I love the question placed to Jesus about which is the greatest of all the commandments and his response: “You shall love the Lord your God with all your heart, with all your soul, with all your mind and with all your strength. The second is this: You shall love your neighbor as yourself” (Mark 12:30-31a). What we will discover in striving to live Jesus’ teaching is that if we love God by receiving his love, we will have what we need to determine how we are to properly love others and ourselves. So if we pray and learn how to receive God’s love and then lose ourselves in love, we will be able to love others and ourselves in the way God knows best.
At times it may appear that a decision we make is in the interest of loving others for the sake of their good rather than ourselves. Other times it could appear we are loving ourselves more than their good. But if we discern in prayer, with a well-formed Catholic conscience, what is best so as to hold the healthy balance of love of others and of ourselves as God knows best, we will find we have a joyful, peaceful interior freedom regardless of the cost of that choice.
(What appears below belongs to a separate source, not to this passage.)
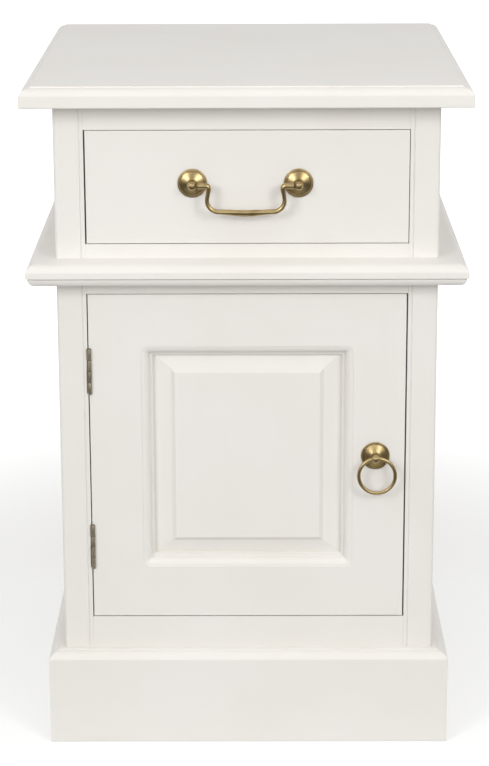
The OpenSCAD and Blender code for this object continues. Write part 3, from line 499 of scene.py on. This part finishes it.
@dataclass(frozen=True)
class Paint:
    """Warm white eggshell paint put on by brush over wood."""

    colour: Triple = (237, 234, 229)
    # colour of the painted shade in corners
    painted_shade_colour: Triple = (176, 166, 148)
    clouded: Triple = (0.99, 0.988, 0.98)
    roughness: float = 0.36
    brush: Pair = (16.0, 900.0)
    waves: Pair = (6.0, 130.0)
    film: float = 1.4
    # reach and share of the painted shade in corners
    painted_shade_reach: float = 0.005
    painted_shade_share: float = 0.12
    relief: Pair = (1.0, 0.00005)

    def material(self, grain: Grain, bare: BareBox | None = None, wood: Wood | None = None) -> Material:
        """The painted material.

        Brush marks are noise drawn out along the grain; a slower noise gives the coat's own
        unevenness; corners, where light is shut out, are darkened with a little painted shade.

        Args:
            grain: the direction of the brush.
            bare: where the wood was left bare, if anywhere.
            wood: the wood that shows there.

        Returns:
            The material.
        """
        nodes = Nodes(bpy.data.materials.new(f"paint_{grain.name.lower()}{'_edge' if bare else ''}"))
        at = nodes.here()
        streak = nodes.noise(nodes.drawn_out(at, grain, *self.brush), 1.0, 3.0, 0.62)
        wide = nodes.noise(nodes.drawn_out(at, grain, *self.waves), 1.0)
        height = nodes.plus(nodes.times(streak, 0.5), nodes.times(wide, 0.9))
        height = nodes.plus(height, nodes.times(nodes.noise(at, 420.0), 0.18))
        # painted shade: corners where the ambient occlusion finds light shut out are darkened towards a warm
        # grey
        corner = nodes.math("POWER", nodes.less(1.0, nodes.open_sky(self.painted_shade_reach)), 1.6)
        cloud = nodes.noise(at, 9.0, 3.0)
        coat = nodes.tinted(linear(self.colour), cloud, (0.35, 0.7), 1.0, linear(self.colour, self.clouded))
        coat = nodes.tinted(coat, wide, (0.5, 0.8), 0.25, linear(self.colour, 0.985))
        coat = nodes.mix(nodes.times(corner, self.painted_shade_share), coat, linear(self.painted_shade_colour))
        rough = nodes.plus(self.roughness, nodes.times(streak, 0.12))
        if bare is not None and wood is not None:
            board, relief = wood.colour(nodes, grain)
            mask = bare.mask(nodes)
            coat = nodes.mix(mask, coat, board)
            rough = nodes.plus(rough, nodes.times(mask, 0.2))
            film = nodes.times(nodes.less(1.0, mask), self.film)
            height = nodes.plus(nodes.plus(height, film), nodes.times(relief, mask))
        return nodes.coat(coat, rough, height, self.relief)


@dataclass(frozen=True)
class Metal:
    """A metal with a patchy dull skin, darker where light is shut out: partly tarnish in its hollows, partly
    painted shade.
    """

    name: str
    bright: Triple
    dull: Triple
    deep: Triple
    roughness: float
    skin: float
    # reach of the darkening where light is shut out: tarnish in hollows and painted shade
    tarnish_and_shade_reach: float = 0.006
    relief: Pair = (0.35, 0.00004)

    def material(self) -> Material:
        """The metal's material: dull skin by two noises, deep colour where light is shut out, partly as
        tarnish and partly as painted shade.

        Returns:
            The material.
        """
        nodes = Nodes(bpy.data.materials.new(self.name))
        at = nodes.here()
        patch = nodes.noise(at, 95.0, 4.0, 0.6)
        fine = nodes.noise(at, 600.0, 3.0, 0.6)
        # darker where light is shut out: partly tarnish in the hollows, partly painted shade, as under the
        # bail's arm
        tarnish_and_shade = nodes.less(1.0, nodes.step(nodes.open_sky(self.tarnish_and_shade_reach), 0.2, 0.8))
        deep = linear(self.deep)
        body = nodes.tinted(linear(self.bright), patch, (0.35, 0.7), self.skin, linear(self.dull))
        body = nodes.tinted(body, fine, (0.6, 0.8), 0.3 * self.skin, deep)
        body = nodes.mix(nodes.times(tarnish_and_shade, 0.85), body, deep)
        rough = nodes.plus(self.roughness, nodes.times(patch, 0.16))
        rough = nodes.plus(rough, nodes.times(tarnish_and_shade, 0.15))
        return nodes.coat(body, rough, nodes.plus(fine, patch), self.relief, 1.0)


@dataclass(frozen=True)
class Plastic:
    """Moulded plastic with a fine matt grain."""

    name: str
    colour: Triple
    roughness: float = 0.4
    relief: Pair = (0.4, 0.00003)

    def material(self) -> Material:
        """The plastic's material: even colour, fine bump and slight gloss changes.

        Returns:
            The material.
        """
        nodes = Nodes(bpy.data.materials.new(self.name))
        at = nodes.here()
        slow = nodes.noise(at, 60.0)
        body = nodes.tinted(linear(self.colour), slow, (0.3, 0.7), 1.0, linear(self.colour, 0.94))
        rough = nodes.plus(self.roughness, nodes.times(slow, 0.12))
        return nodes.coat(body, rough, nodes.noise(at, 1800.0), self.relief)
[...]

A well-developed Catholic conscience is always in accord with reason, faith and the good willed by God. It is in prayer that the interior freedom comes to a person when we ask God “what do you want me to do?” not because we have to, but because we want to choose what he knows is best for the sake of love (him, others and ourselves). Without charity (God’s love), we cannot love ourselves or others properly.
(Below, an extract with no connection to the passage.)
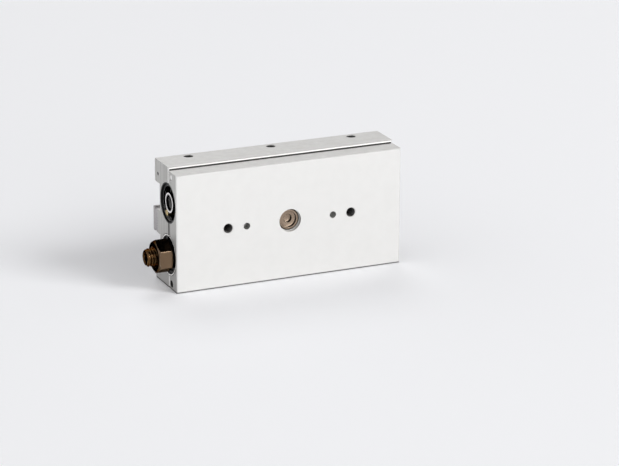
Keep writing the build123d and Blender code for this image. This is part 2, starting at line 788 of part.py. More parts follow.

With God’s love, all is rightly aligned to the ultimate good that is only found in God’s perfect plan for us individually and for others. This occurs when we are open to receiving God’s grace (his spiritual help) so that “Where the Spirit of the Lord is, there is freedom” (2 Corinthians 3:17).
God freely chose to create us in his image and likeness and give us his divine life and love, redeeming us through Jesus’ sacrifice on the cross and through the Holy Spirit animating us with spiritual capacities, powers and actions. He does not withhold or force his love upon us. He allows us to freely choose for ourselves whether or not we want to receive his love and consequently love him, others and ourselves as he does.
Essentially this means when we receive the Holy Spirit through grace (God’s spiritual gifts and virtues and other spiritual powers) and act upon those godly blessings to respond to those blessings, we choose the best course of action as it relates to God, others and ourselves. Such godly free choices enable us to deepen our spiritual capacities and to experience interior peace, joy, and true religious freedom.